(Scripts that build objects)
— begin —

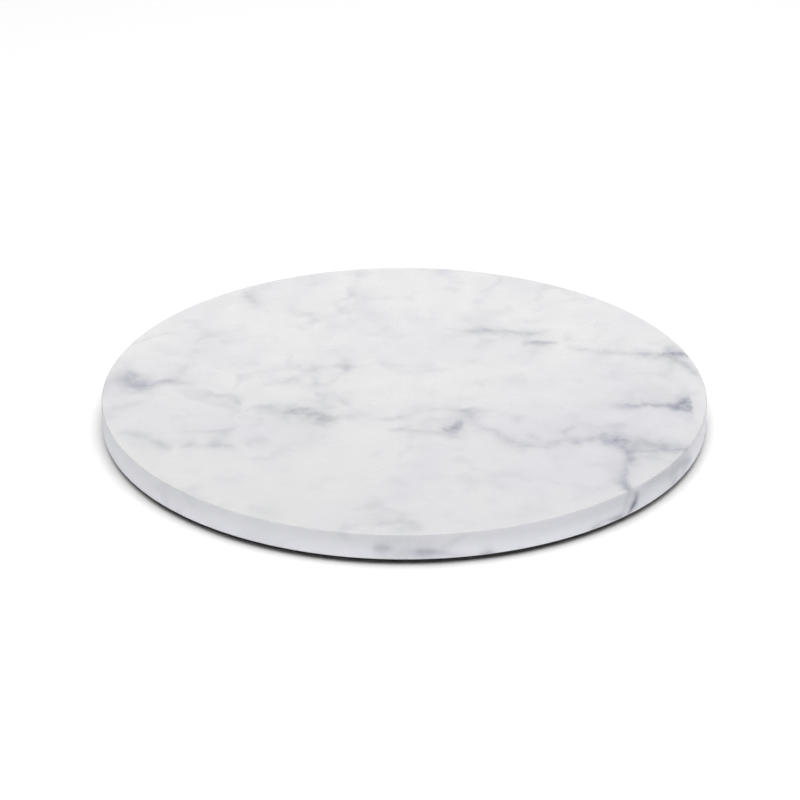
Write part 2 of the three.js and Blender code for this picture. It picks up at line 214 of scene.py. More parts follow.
# The same on the rim, with the millimetres round it from the middle of the front, and the height, as x and y.
# The last row is painted shade, not a vein.
RIM_VEINS_AND_PAINTED_SHADE = (
    ((-24, 9, 1.6, 0), (-16, 9, 1.6, 0.06), (-10, 8.8, 1.9, 0.42), (-3, 8, 1.6, 0.12), (2, 7.6, 1.6, 0.15),
     (9, 7, 1.9, 0.5), (16, 6.2, 1.5, 0.3), (22, 5, 1.2, 0.2), (32, 4, 1, 0.06), (38.5, 3.6, 1.3, 0.45),
     (43, 3.6, 1, 0.06), (50, 3.6, 1, 0)),
    ((82, 3.6, 0.9, 0), (90, 3.8, 0.9, 0.06), (95, 4.6, 1, 0.38), (99, 5.4, 0.9, 0.2), (104, 4.8, 1, 0.4),
     (109, 4.4, 1.1, 0.55), (114, 4.6, 1, 0.08), (121, 5, 1, 0)),
    ((115.5, 3, 0.8, 0), (117, 4.6, 1, 0.8), (119.3, 7.2, 1.6, 1.0), (121.2, 10, 1.5, 0.75),
     (121.6, 12.5, 2, 0.42), (119.5, 15.6, 2.4, 0)),
    ((124, 15, 2, 0), (132, 14, 2.4, 0.14), (140, 13.6, 2.6, 0.2), (150, 11, 3.2, 0.24),
     (160, 11.6, 3.4, 0.36), (170, 8.6, 2.4, 0.36), (177, 7, 2, 0)),
    ((151, 4.6, 0.8, 0), (155, 5.6, 0.9, 0.3), (159, 7, 0.8, 0)),
    # Not a vein: painted shade, a faint dark band along the upper part of the rim, darker towards the right.
    ((-60, 14, 3, 0), (-20, 13, 3, 0.07), (30, 13, 3, 0.08), (80, 12, 4, 0.12), (120, 13, 4, 0.18),
     (170, 13, 3, 0)),
)


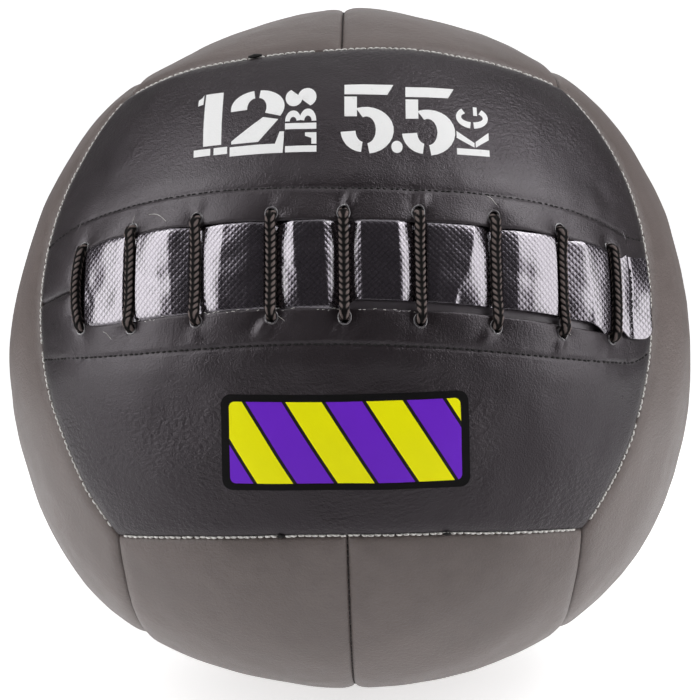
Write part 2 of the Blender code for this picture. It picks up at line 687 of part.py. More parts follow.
def add_stuffing():
    """Two fibre batts that meet on the plane through the ball's centre and close round the core."""
    quarter = math.pi / 2.0
    fade = POCKET_HALF_ANGLE + POCKET_FADE / FRONT_RADIUS
    upper = np.concatenate((np.linspace(0.0, POCKET_HALF_ANGLE, 4), np.linspace(fade, quarter, 5)))
    heights = np.concatenate((-upper[:0:-1], upper))
    wide = (MOUTH_HALF_LENGTH + MOUTH_SHIFT) / FRONT_RADIUS
    half = np.concatenate((np.linspace(0.0, wide, 5), np.linspace(wide + POCKET_FADE / FRONT_RADIUS, quarter, 4)))
    front = np.concatenate((-half[:0:-1], half))
    for name, turned in (("front_stuffing", 0.0), ("back_stuffing", math.pi)):
        columns, rows = len(front), len(heights)
        ways = direction(front[:, None] + turned, heights[None, :])
        ways = ways.reshape(-1, 3)
        outer = at_depth(ways, wadding_depth(ways))
        inner = ways * core_pocket(ways)[:, None]
        away = np.array((0.0, (-1.0 if turned == 0.0 else 1.0) * PIECE_GAP, 0.0))
        points = np.concatenate((outer, inner)) + away
        count = columns * rows
        rim = rim_order(columns, rows)
        faces = grid_faces(0, columns, rows) + grid_faces(count, columns, rows)
        faces += ring_faces(rim, [count + index for index in rim])
        add_welded(name, points, faces, WADDING)


def add_welded(name, points, faces, material):
    """A mesh whose rows close at shared points, such as poles, with those points merged."""
    mesh = bpy.data.meshes.new(name)
    mesh.from_pydata(np.asarray(points).tolist(), [], faces)
    bm = bmesh.new()
    bm.from_mesh(mesh)
    bmesh.ops.remove_doubles(bm, verts=bm.verts, dist=SEAM_GAP / 100.0)
    bmesh.ops.dissolve_degenerate(bm, edges=bm.edges, dist=SEAM_GAP / 100.0)
    bmesh.ops.recalc_face_normals(bm, faces=bm.faces)
    if bm.calc_volume(signed=True) < 0:
        bmesh.ops.reverse_faces(bm, faces=bm.faces)
    bm.to_mesh(mesh)
    bm.free()
    mesh.shade_smooth()
    mesh.set_sharp_from_angle(angle=math.radians(40))
    return add_object(name, mesh, material)


def turned_piece(name, profile, material):
    """A closed piece turned about the neck's axis, from (radius, place along -Y) pairs pole to pole."""
    bm = bmesh.new()
    verts = [bm.verts.new((radius, -place, 0.0)) for radius, place in profile]
    edges = [bm.edges.new(pair) for pair in zip(verts[:-1], verts[1:])]
    bmesh.ops.spin(
        bm, geom=verts + edges, cent=(0.0, 0.0, 0.0), axis=(0.0, 1.0, 0.0),
        angle=2.0 * math.pi, steps=CORE_SIDES, use_merge=True)
    bmesh.ops.remove_doubles(bm, verts=bm.verts, dist=SEAM_GAP / 100.0)
    bmesh.ops.recalc_face_normals(bm, faces=bm.faces)
    if bm.calc_volume(signed=True) < 0:
        bmesh.ops.reverse_faces(bm, faces=bm.faces)
    mesh = bpy.data.meshes.new(name)
    bm.to_mesh(mesh)
    bm.free()
    mesh.shade_smooth()
    mesh.set_sharp_from_angle(angle=math.radians(40))
    return add_object(name, mesh, material)


def sphere_profile(radius, neck_radius, steps=10):
    """Half circle from the pole behind to the edge of a neck of the given radius."""
    stop = math.asin(neck_radius / radius)
    turns = np.linspace(math.pi, stop, steps)
    return [(radius * math.sin(turn) if step else 0.0, radius * math.cos(turn)) for step, turn in enumerate(turns)]


def add_core():
    """Sand in a tough round bag, whose gathered neck is tied off with two turns of cord."""
    bag_radius = CORE_RADIUS + BAG_WALL
    outer = sphere_profile(bag_radius, NECK_RADIUS)
    shoulder = outer[-1][1]
    waist = shoulder + NECK_LENGTH / 2.0
    tip = shoulder + NECK_LENGTH + FRILL_LENGTH
    inner = sphere_profile(CORE_RADIUS, NECK_BORE)
    profile = outer + [(NECK_WAIST_RADIUS, waist - TIE_RADIUS * 3.0), (NECK_WAIST_RADIUS, waist + TIE_RADIUS * 3.0)]
    profile += [(NECK_RADIUS, shoulder + NECK_LENGTH), (FRILL_RADIUS, tip), (FRILL_RADIUS - BAG_WALL, tip)]
    profile += [(NECK_BORE, shoulder + NECK_LENGTH)] + inner[::-1]
    turned_piece("core_bag", profile, CORE_SHEET)
    fill_radius = CORE_RADIUS - PIECE_GAP
    fill = sphere_profile(fill_radius, NECK_BORE)
    turned_piece("core_fill", fill + [(0.0, fill[-1][1])], SAND)
    ring = NECK_WAIST_RADIUS + TIE_RADIUS + PIECE_GAP
    pitch = 2.0 * TIE_RADIUS + TIE_GAP
    steps = np.arange(TIE_TURNS * TIE_STEPS + 1) / TIE_STEPS
    turns = steps * 2.0 * np.pi
    along = waist + (steps - TIE_TURNS / 2.0) * pitch
    points = np.stack((ring * np.cos(turns), -along, ring * np.sin(turns)), axis=1)
    print("core tie, least gap between turns %.2f mm" % (least_gap(points, TIE_RADIUS, math.pi * ring) * 1000.0))
    add_tube("core_tie", points, TIE_RADIUS, BRAIDED_CORD)


def add_material(name, colour, roughness, metallic=0.0):
    material = bpy.data.materials.new(name)
    material.use_nodes = True
    shader = material.node_tree.nodes["Principled BSDF"]
    shader.inputs["Base Color"].default_value = (*colour, 1.0)
    shader.inputs["Roughness"].default_value = roughness
    shader.inputs["Metallic"].default_value = metallic
    return material


def stand_on_origin():
    """Moves the leaned ball so that the middle of the bottom of its box is the origin."""
    bpy.context.view_layer.update()
    graph = bpy.context.evaluated_depsgraph_get()
    corners = []
    for obj in bpy.data.objects:
        if obj.type in {'MESH', 'CURVE'} and not obj.hide_render:
            solid = obj.evaluated_get(graph)
            mesh = solid.to_mesh()
            points = np.empty(len(mesh.vertices) * 3)
            mesh.vertices.foreach_get("co", points)
            turned = points.reshape(-1, 3) @ np.array(obj.matrix_world.to_3x3()).T + obj.matrix_world.translation
            corners += [turned.min(axis=0), turned.max(axis=0)]
            solid.to_mesh_clear()
    low, high = np.min(corners, axis=0), np.max(corners, axis=0)
    ball_axes.location = (-(low[0] + high[0]) / 2.0, -(low[1] + high[1]) / 2.0, -low[2])


for old in list(bpy.data.objects):
    bpy.data.objects.remove(old)

BLACK_VINYL = add_material("black_vinyl", (0.055, 0.046, 0.050), 0.45)
GREY_VINYL = add_material("grey_vinyl", (0.165, 0.140, 0.135), 0.5)
COATED_MESH = add_material("coated_mesh", (0.022, 0.020, 0.023), 0.2)
LINING_VINYL = add_material("lining_vinyl", (0.12, 0.105, 0.12), 0.5)
BRAIDED_CORD = add_material("braided_cord", (0.075, 0.062, 0.058), 0.75)
HEM_TAPE = add_material("hem_tape", (0.03, 0.03, 0.03), 0.85)
WADDING = add_material("wadding", (0.62, 0.60, 0.56), 0.95)
CORE_SHEET = add_material("core_sheet", (0.35, 0.36, 0.38), 0.5)
SAND = add_material("sand", (0.45, 0.37, 0.27), 0.9)

ball_axes = bpy.data.objects.new("ball_axes", None)
bpy.context.scene.collection.objects.link(ball_axes)
ball_axes.rotation_euler = (-LEAN, 0.0, 0.0)

hole_cutters = {1: add_hole_cutters(1, "upper_hole_cutter"), -1: add_hole_cutters(-1, "lower_hole_cutter")}
add_front_panels()
add_plain_panels()
add_hem_tapes()
add_tongue()
add_lining()
add_lace()
add_stuffing()
add_core()
stand_on_origin()
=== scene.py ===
# %% [markdown]
# # A laced wall ball
# A wall ball is a soft, heavy ball that is thrown up at a wall and caught again. Its shell is sewn
# from twelve panels of coated cloth, two to each face of a rounded cube. The two black panels in
# front leave a long mouth between them, where the ball is filled, and a braided cord laces it shut.
# The first cell loads the measured solids as a fixed frame. Everything below is built round them.

# %% The frame
import math

import bmesh
import bpy
import numpy as np
from mathutils import Matrix


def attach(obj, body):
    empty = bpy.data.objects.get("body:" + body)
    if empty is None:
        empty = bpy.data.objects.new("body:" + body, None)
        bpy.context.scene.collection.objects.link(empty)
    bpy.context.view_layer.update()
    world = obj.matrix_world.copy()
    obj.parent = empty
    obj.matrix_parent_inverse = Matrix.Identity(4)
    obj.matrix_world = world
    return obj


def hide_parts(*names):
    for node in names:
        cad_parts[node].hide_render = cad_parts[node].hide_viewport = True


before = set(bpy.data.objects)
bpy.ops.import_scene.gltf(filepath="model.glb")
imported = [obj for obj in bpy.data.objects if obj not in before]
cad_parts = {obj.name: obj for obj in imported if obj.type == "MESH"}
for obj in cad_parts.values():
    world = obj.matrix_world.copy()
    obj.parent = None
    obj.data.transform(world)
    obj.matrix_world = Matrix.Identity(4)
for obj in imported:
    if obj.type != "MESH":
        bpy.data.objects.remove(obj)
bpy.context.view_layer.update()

# %% [markdown]
# A stuffed ball is never a true sphere. The panels pull it towards a cube, its weight makes the
# lower half slump, and the floor presses a flat patch under it. One formula gives the radius in any
# direction, so that every later piece, from a panel to a single stitch, can be placed by a
# direction and a height above that radius. It works on whole arrays of directions at once.

# %% The form of the filled ball
MM = 0.001
BALL_RADIUS = 0.178
DEPTH_SHARE = 0.943
FRONT_RADIUS = BALL_RADIUS * DEPTH_SHARE
BALL_SHARES = np.array((1.0, DEPTH_SHARE, 0.998))
CUSHION_POWER = 2.1
SLUMP = 2.3 * MM
SLUMP_WAVE = math.radians(50)
SLUMP_FADE = (math.radians(60), math.radians(95))
LEAN = math.radians(18.9)
DOWN = np.array((0.0, math.sin(LEAN), -math.cos(LEAN)))
# Middle of the ball, in metres, when its flat spot lies on the floor at the origin
CENTRE = np.array((0.0, 0.000035, 0.171507))
FLOOR_BLEND = 1.2 * MM
SWELL_WAVES = 20


def smooth(value, low, high):
    """0 below low, 1 above high, and an S-shaped rise between."""
    share = np.clip((value - low) / (high - low), 0.0, 1.0)
    return share * share * (3.0 - 2.0 * share)


def bell(value, width):
    """1 at zero, falling away on both sides within about twice the width."""
    return np.exp(-(value / width) ** 2)


def unit(vectors):
    """Vectors of the same directions and of length 1."""
    return vectors / np.linalg.norm(vectors, axis=-1, keepdims=True)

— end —

■ WHAT THE TASK ASKS
Write out the lines above from the one containing "obj.parent = None" through the last, exactly as they are.

■ EXPECTED OUTPUT
    obj.parent = None
    obj.data.transform(world)
    obj.matrix_world = Matrix.Identity(4)
for obj in imported:
    if obj.type != "MESH":
        bpy.data.objects.remove(obj)
bpy.context.view_layer.update()

# %% [markdown]
# A stuffed ball is never a true sphere. The panels pull it towards a cube, its weight makes the
# lower half slump, and the floor presses a flat patch under it. One formula gives the radius in any
# direction, so that every later piece, from a panel to a single stitch, can be placed by a
# direction and a height above that radius. It works on whole arrays of directions at once.

# %% The form of the filled ball
MM = 0.001
BALL_RADIUS = 0.178
DEPTH_SHARE = 0.943
FRONT_RADIUS = BALL_RADIUS * DEPTH_SHARE
BALL_SHARES = np.array((1.0, DEPTH_SHARE, 0.998))
CUSHION_POWER = 2.1
SLUMP = 2.3 * MM
SLUMP_WAVE = math.radians(50)
SLUMP_FADE = (math.radians(60), math.radians(95))
LEAN = math.radians(18.9)
DOWN = np.array((0.0, math.sin(LEAN), -math.cos(LEAN)))
# Middle of the ball, in metres, when its flat spot lies on the floor at the origin
CENTRE = np.array((0.0, 0.000035, 0.171507))
FLOOR_BLEND = 1.2 * MM
SWELL_WAVES = 20


def smooth(value, low, high):
    """0 below low, 1 above high, and an S-shaped rise between."""
    share = np.clip((value - low) / (high - low), 0.0, 1.0)
    return share * share * (3.0 - 2.0 * share)


def bell(value, width):
    """1 at zero, falling away on both sides within about twice the width."""
    return np.exp(-(value / width) ** 2)


def unit(vectors):
    """Vectors of the same directions and of length 1."""
    return vectors / np.linalg.norm(vectors, axis=-1, keepdims=True)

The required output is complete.